It’s the week of Fourth of July. And while we appreciate you being here, we really hope it’s from some stretch of sand or some body of water relaxing enough that your problems can be put on the same kind of ice as the booze in the cooler next to you. If not, throw on your shades anyway, and join us for our weeklong package, “Life’s a Beach,” a celebration of all things sand, sun and summer. Of course, if you’re already on vacation, you’re welcome, too — just be sure to reapply another layer of sunscreen, as these pieces burn bright. Read all of them here.
Whether you’re camped out on the shore of a local beach or in a neighbor’s backyard enjoying a summer cookout, the mere sight of someone removing a light jacket or a hoodie to reveal their bare arms is going to elicit the familiar refrain of “Sun’s out, guns out!” from someone in the crowd.
The sun wasn’t necessarily shining, but the first time I remember guns being used in this context was during a promotional interview for the WWF’s 1991 Survivor Series event. While flanked by Bret Hart, Roddy Piper and Virgil, “The British Bulldog” Davey Boy Smith referred to his arms as “the 21-inch guns.”
The origin of biceps-as-guns, though, tie back to a much less muscular sport: baseball. The association seems to extend back to the earliest days of the national pastime, too, during which the coverage of national and local baseball games routinely shared newspaper space with reports from local gun clubs, and also national and international military actions. In fact, when the first pitching machine was introduced in 1896, it was referred to as a “baseball gun.”
A major syndicated report, “Handling the Big Guns of Baseball” from September 1911, referred specifically to major-league pitchers as “big guns,” and focused on how it was important for skilled catchers to accurately guide their cannon-strength arms. “Handling the big guns of baseball is no easy job,” stated the article. “It takes a certain man to do it, as it takes a trained marksman to make the guns of the Navy effective. The pitchers get all the credit and the glory, but the catchers are the marksmen who direct the fire of these big guns and train them to do the most deadly damage. Separate the big pitcher from his regular catcher, and it is like taking the negative electrode of a storage battery. It promptly loses its power to produce electricity.”
Similarly, a 1915 article from the Tulsa Democrat that deepened the link between the accuracy of baseball players’ arms and projectile weaponry was headlined “Baseball Arms More Accurate Than Guns.” “Just like a shot from a rifle… these fans would marvel still more if they knew that under the conditions the marksmanship of the outfielder was more accurate than would have been than of the average rifleman,” it explained.
Along these lines, during the heart of the Public Enemy era of American history in the 1920s — a period in which mobsters were regularly gunned down in public settings — the sports pages of major newspapers were replete with references to players being “gunned down” by fielders who threw them out as they attempted to take extra bases.

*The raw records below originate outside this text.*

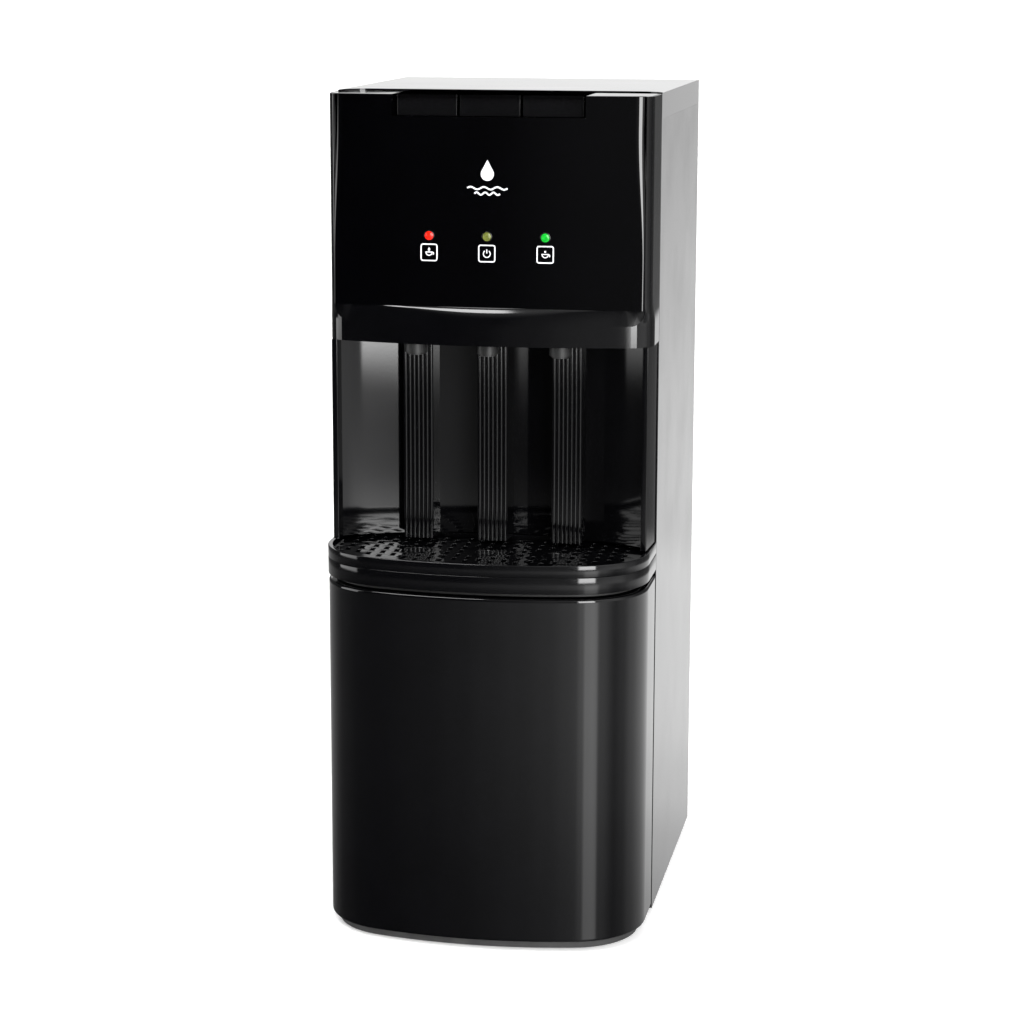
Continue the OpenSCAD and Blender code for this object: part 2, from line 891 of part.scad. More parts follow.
// Rocker with stub pivots, drawn in its off position
module rocker(i, tint) {
    tilt = rocker_swing_deg / 2;
    color(tint)
        switch_at(i) {
            rotate([-tilt, 0, 0])
                box([-switch_w / 2 + 1, -3, -switch_h / 2 + 1.5], [switch_w / 2 - 1, 8, switch_h / 2 - 1.5]);
            rod_x([-switch_w / 2 - 0.6, 0, 0], rocker_r, switch_w + 1.2);
        }
}

module heating_switch() { rocker(-1, [0.8, 0.06, 0.05]); }

module cooling_switch() { rocker(1, [0.05, 0.55, 0.12]); }

module rear_screws() {
    color([0.6, 0.6, 0.62])
        for (at = screw_places())
            rear_screw(at);
}

// ---------- door ----------

// Deep bowed pan that hangs on two pins at its left edge
module door() {
    flange = 24;
    boss_h = 12;
    rear = panel_front_y - 2;
    color([0.03, 0.03, 0.035])
        difference() {
            union() {
                difference() {
                    slab(door_z, door_top - door_z) lower_plan(0.5, door_front - 0.5, rear);
                    slab(door_z + wall_t, door_top - door_z - 2 * wall_t)
                        lower_plan(0.5 + wall_t, door_front - 0.5, rear + 1);
                    slab(door_z - 1, door_top - door_z + 2)
                        lower_plan(0.5 + flange, door_front - 0.5, rear + 1);
                }
                // Bosses round the pins
                for (z = [door_z, door_top - boss_h])
                    slab(z, boss_h) intersection() {
                        translate([hinge_x, hinge_y]) circle(r = 6);
                        lower_plan(0.5, door_front - 0.5, rear);
                    }
            }
            translate([hinge_x, hinge_y, door_z - 1]) cylinder(r = pin_r + running_fit, h = boss_h + 2);
            translate([hinge_x, hinge_y, door_top - boss_h - 1])
                cylinder(r = pin_r + running_fit, h = boss_h + 2);
        }
}

// Upper and lower pins, fixed in the decks
module door_pins() {
    color([0.7, 0.7, 0.72]) {
        translate([hinge_x, hinge_y, foot_h]) cylinder(r = pin_r, h = door_z - foot_h + pin_in_door);
        translate([hinge_x, hinge_y, door_top - pin_in_door])
            cylinder(r = pin_r, h = deck_top - door_top + pin_in_door);
    }
}

// Magnet under the deck, just behind the rear edge of the door
module catch_magnet() {
    color([0.25, 0.25, 0.25])
        box([catch_x - 8, panel_front_y - 1.7, deck_z - 16], [catch_x + 8, panel_front_y + 23, deck_z]);
}

// Steel plate that the magnet pulls, hung under the door's top flange
module strike_plate() {
    color([0.75, 0.75, 0.77])
        box([catch_x - 6, panel_front_y - 4.5, door_top - 14],
            [catch_x + 6, panel_front_y - 2.5, door_top - wall_t]);
}

// ---------- drip drawer ----------

// Plan of the drawer: the bowed front and a tongue that runs back under the alcove wall
module drawer_plan(inset) {
    lower_plan(inset, front_y, panel_front_y - 1.5 - inset);
    translate([-half_w + 8 + inset, panel_front_y - 30])
        square([body_w - 16 - 2 * inset, 43 - inset]);
}

module drip_tray() {
    color([0.03, 0.03, 0.035])
        difference() {
            slab(tray_z, tray_top - tray_z) drawer_plan(0);
            slab(tray_z + 2.5, tray_top) drawer_plan(2.5);
        }
}

// True where a slot of the grille keeps clear of the rim
function inside_rim(x, y) =
    y > front_y + 16 + x * x / (2 * lower_bow_r) &&
    (abs(x) < 100 || y > corner_y(half_w, front_y, lower_bow_r, lower_corner_r)
                        - sqrt(max(0, pow(54, 2) - pow(abs(x) - half_w + lower_corner_r, 2))));

module drip_grille() {
    slot_w = 4.4;
    slot_l = 11;
    column_pitch = 12;
    row_pitch = 17;
    column_n = 11;
    plate_top = rim_top - 3;
    plate_t = 2.4;
    color([0.03, 0.03, 0.035])
        difference() {
            slab(cover_z, cover_h) drawer_plan(0);
            slab(cover_z - 1, plate_top - plate_t - cover_z + 1) drawer_plan(3);
            slab(plate_top, 10) drawer_plan(5);
            for (c = [-column_n : column_n], k = [0 : 7]) {
                x = c * column_pitch;
                y = front_y + 18 + k * row_pitch + (c % 2 == 0 ? 0 : row_pitch / 2);
                if (inside_rim(x, y) && inside_rim(x, y - slot_l / 2) && y + slot_l / 2 < panel_front_y + 2)
                    box([x - slot_w / 2, y - slot_l / 2, plate_top - plate_t - 1],
                        [x + slot_w / 2, y + slot_l / 2, plate_top + 1]);
            }
        }
}

base_pan();
feet();
left_side_panel();
right_side_panel();
rear_panel();
bay_partition();
mid_deck();
top_lid();
head_shell();
head_base_plate();
face_panel();
alcove_liner();
fluted_pillars();
nozzle_hot();
nozzle_room();
nozzle_cold();
valve_hot();
valve_room();
valve_cold();
lamp_hot();
lamp_power();
lamp_cold();
control_board();
key_frame();
key_axle();
key_switches();
key_hot();
key_room();
key_cold();
cold_tank();
cold_tank_jacket();
hot_tank();
heater_band();
thermostats();
cold_tube();
hot_tube();
room_tube();
supply_tube();
compressor();
compressor_mounts();
filter_dryer();
condenser_coil();
filter_bracket();
sediment_filter();
carbon_filter();
polishing_filter();
water_inlet();
drain_outlet();
power_inlet();
wiring_loom();
switch_housings();
heating_switch();
cooling_switch();
door();
door_pins();
catch_magnet();
strike_plate();
drip_tray();
drip_grille();
rear_screws();
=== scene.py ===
"""Looks of a free-standing three-tap water dispenser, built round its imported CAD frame."""
import json
from math import asin, cos, pi, radians, sin, sqrt, tan

import bmesh
import bpy
from mathutils import Matrix, Vector


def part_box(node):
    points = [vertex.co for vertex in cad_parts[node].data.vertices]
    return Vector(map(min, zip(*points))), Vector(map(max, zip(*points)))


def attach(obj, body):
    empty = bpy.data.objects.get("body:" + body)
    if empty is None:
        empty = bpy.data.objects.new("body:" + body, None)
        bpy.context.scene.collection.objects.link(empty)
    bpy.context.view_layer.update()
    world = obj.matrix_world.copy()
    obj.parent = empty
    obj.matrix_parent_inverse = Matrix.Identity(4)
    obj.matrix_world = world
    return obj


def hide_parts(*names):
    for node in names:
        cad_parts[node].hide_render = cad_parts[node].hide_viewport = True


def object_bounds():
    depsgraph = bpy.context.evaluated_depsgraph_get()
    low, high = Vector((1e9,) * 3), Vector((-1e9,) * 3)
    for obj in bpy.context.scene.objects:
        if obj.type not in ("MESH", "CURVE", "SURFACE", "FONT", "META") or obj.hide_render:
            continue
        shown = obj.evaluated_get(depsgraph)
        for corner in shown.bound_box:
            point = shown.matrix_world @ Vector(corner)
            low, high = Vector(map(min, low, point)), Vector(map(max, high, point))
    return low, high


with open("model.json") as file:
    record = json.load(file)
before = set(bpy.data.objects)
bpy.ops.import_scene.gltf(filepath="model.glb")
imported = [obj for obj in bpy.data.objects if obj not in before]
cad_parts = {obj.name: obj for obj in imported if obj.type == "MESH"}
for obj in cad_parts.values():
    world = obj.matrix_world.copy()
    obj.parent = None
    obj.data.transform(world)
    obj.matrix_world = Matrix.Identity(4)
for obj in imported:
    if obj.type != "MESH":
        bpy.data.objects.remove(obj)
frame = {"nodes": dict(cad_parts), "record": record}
CAD_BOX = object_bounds()
MM = 0.001

# ---------------------------------------------------------------- sizes taken from the frame

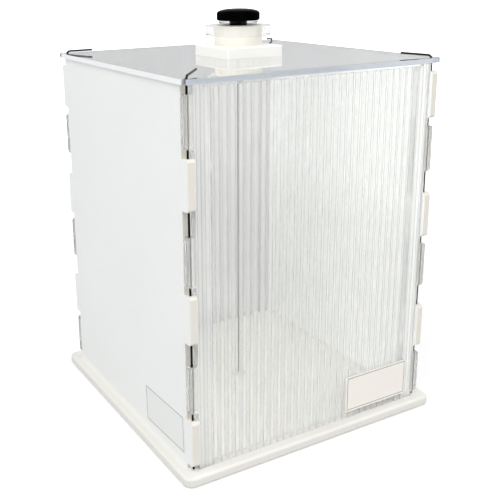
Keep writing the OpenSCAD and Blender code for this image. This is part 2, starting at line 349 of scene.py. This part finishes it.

Sport aside, as we’ve heard ad nauseam in recent years, the Second Amendment of the Constitution states, “The right to keep and bear Arms, shall not be infringed.” The natural play on words between “bear arms” and “bare arms” led to newspapers making frequent reference to citizens capitalizing on their “right to bare arms” nearly every time a reference was made to a nudist colony, or any time a picture of a shirtless sunbather appeared on or around Fourth of July. Moreover, by the mid-1970s, it was pretty much impossible to find an advertisement for a tank top without the “right to bare arms” being playfully cited. Case in point:
When the early 1980s rolled around, many gym meatheads were already referring to their heavily muscled arms as “guns.” A November 1981 article from the Cedar Rapids Gazette explained how weightlifting coach Dan Goddard had helped to toughen up the University of Illinois football team ahead of the 1981 season, leading to the team’s victory over the Iowa Hawkeyes: “After the game, Goddard was stunned when [Coach Mike] White presented him the game ball, saying they won this one for Coach Guns. They call him ‘Coach Guns’ because of his huge arms and powerful physique. For those not in the know, muscle people call big arms ‘guns.’”
By 2000, several references to bicep flexing being like attending a “gun show” had already crept into American pop culture. This comparison rapidly took off after Will Ferrell flexed his unimpressive arms during the 2004 film Anchorman and affirmed, “The only way to bag a classy lady is to give her two tickets to the gun show.”
From there, it was only a matter of time before a phrase like “Sun’s out, guns out” was coined. It materialized on T-shirts and made its way into Urban Dictionary as early as 2006. And it went fully mainstream when Channing Tatum wore a sun’s-out-guns-out tank during a memorable scene from the 2014 movie 22 Jump Street.
Luckily, these kinds of guns don’t pose any type of real danger — except for those forced to suffer through the skips of their rapidly beating hearts.